The retirement age issue – to raise the statutory retirement age - has proved to be a matter of political controversy and deadlock from 2009 to February 2012. The remarkable chance inthis deadlock happened in February 2012 when the Central Organisation of Finnish Trade Unions (SAK) mandated its President, Lauri Lyly, to take part in talks on raising the retirement age. The Confederation of Finnish Industries (EK) has greeted SAK’s new approach that promises a real possibility of pension reform. (FI1203011I). Trying to find new solutions to longer careers is happening on the tripartite basis.

4. Commentary

Despite the strong mutual understanding of a need of longer careers, there has been a long-lasted tension concerning the means how to achieve this joint target. The employer side has been favouring the rise of statutory minimum age of retirement by reform of legislation, whereas trade union side has been trying to find softer ways.

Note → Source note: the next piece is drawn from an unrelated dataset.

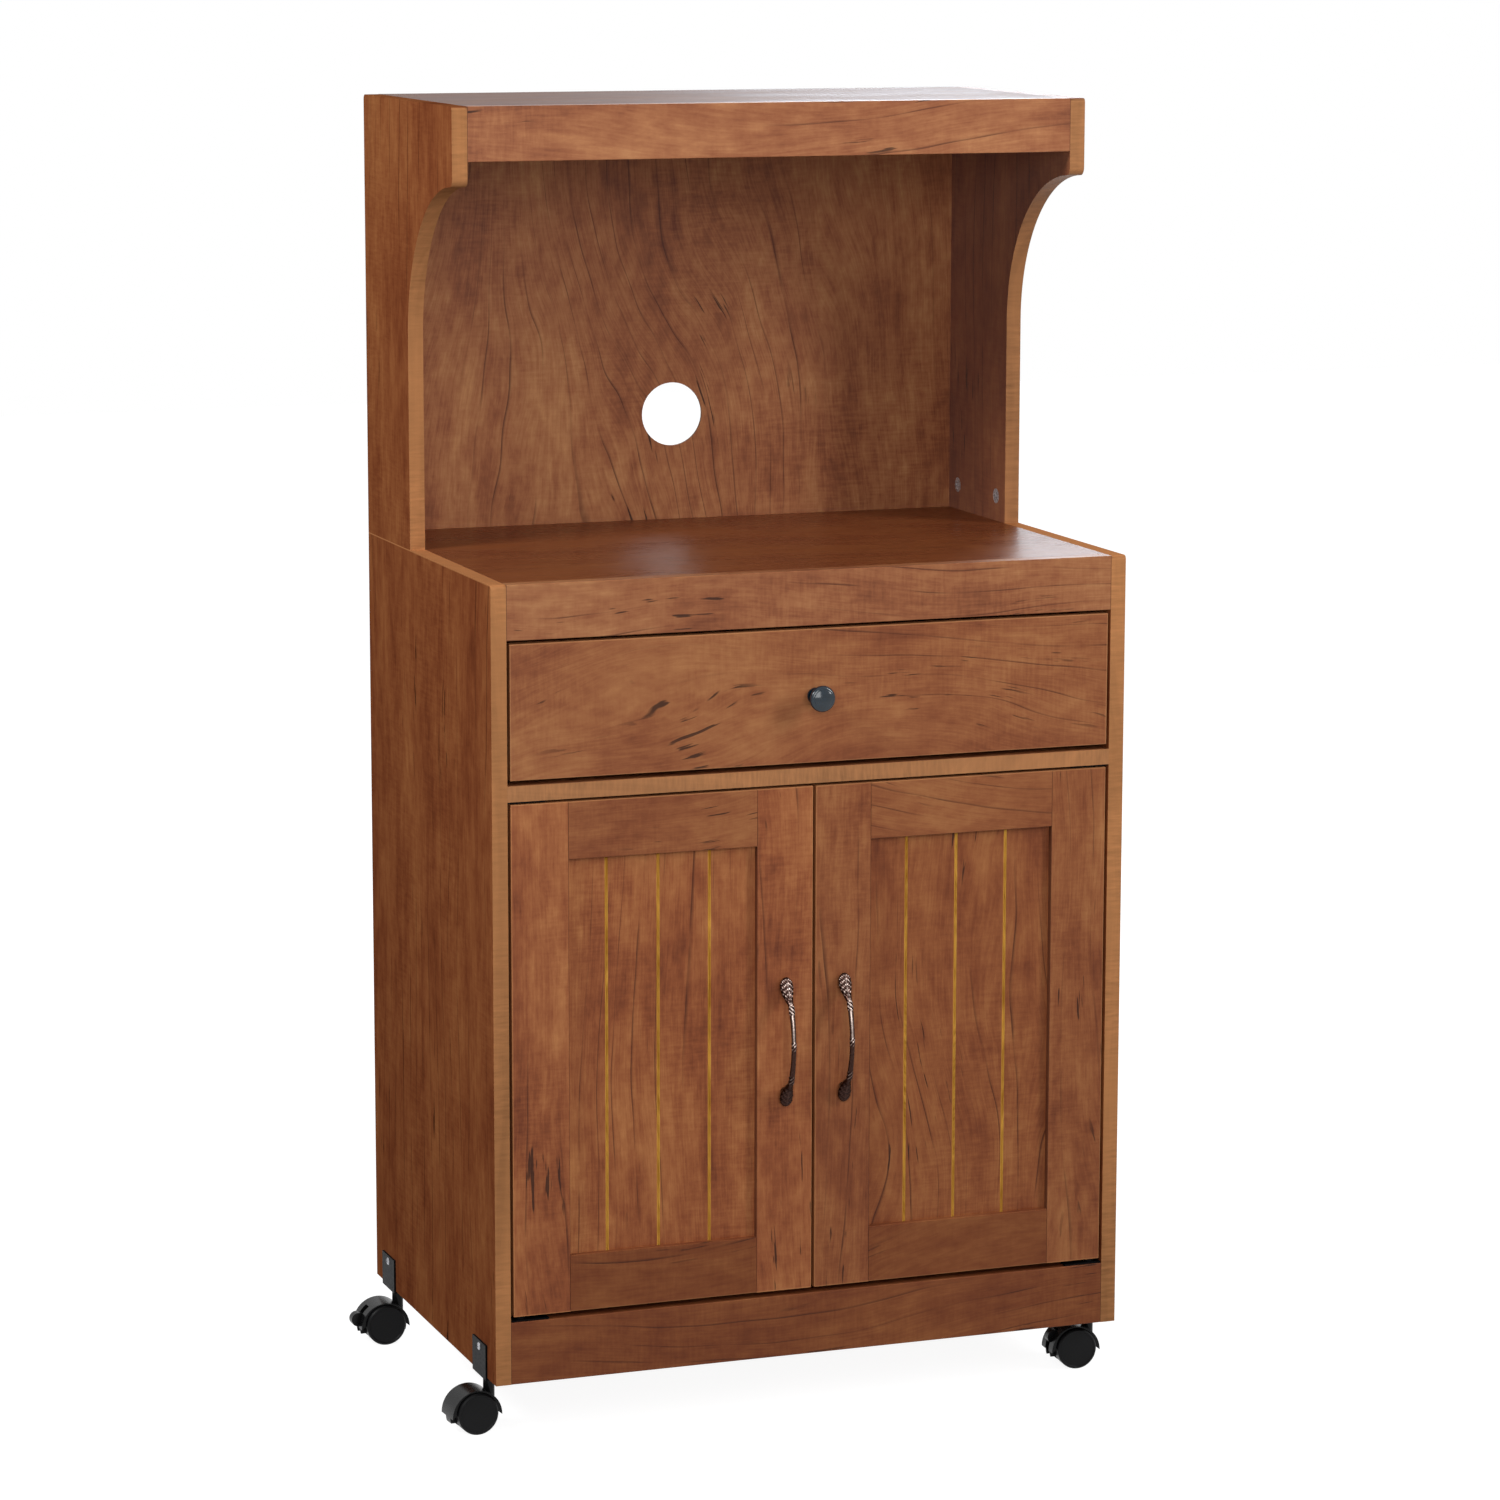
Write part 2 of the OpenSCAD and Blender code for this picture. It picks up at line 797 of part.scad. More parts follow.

In 2009, the Confederation of Finnish Industries (EK) proposed that the standard age of retirement should be raised from 63 to 67 years. Then the proposal sparked anger among trade unions, which were warning that Finland could face a ‘pension war’ if employers try to raise the retirement age. After this dispute, social partners have tried to find solutions to lengthen career together in special tripartite working groups. It seems obvious that there will not be any rapid changes, but the average age of retirement is step by step raising. Employment rates of older workers have improved considerably during the last 15 years.

The contradiction can also be found between the more and more demanding and encumbered working life and employees’ physical and psychological workability. The average age for disability pensions is as low as 52 years, and the problems behind this are really difficult and complex, ranging from physically demanding work in industries and construction, to psychologically precarious and demanding jobs. In 2009, the disability pension was granted to a total of 2.612 less than 30-year-old or young adults. Of these, 1,954 (75%) received a disability pension on the basis of mental disorder.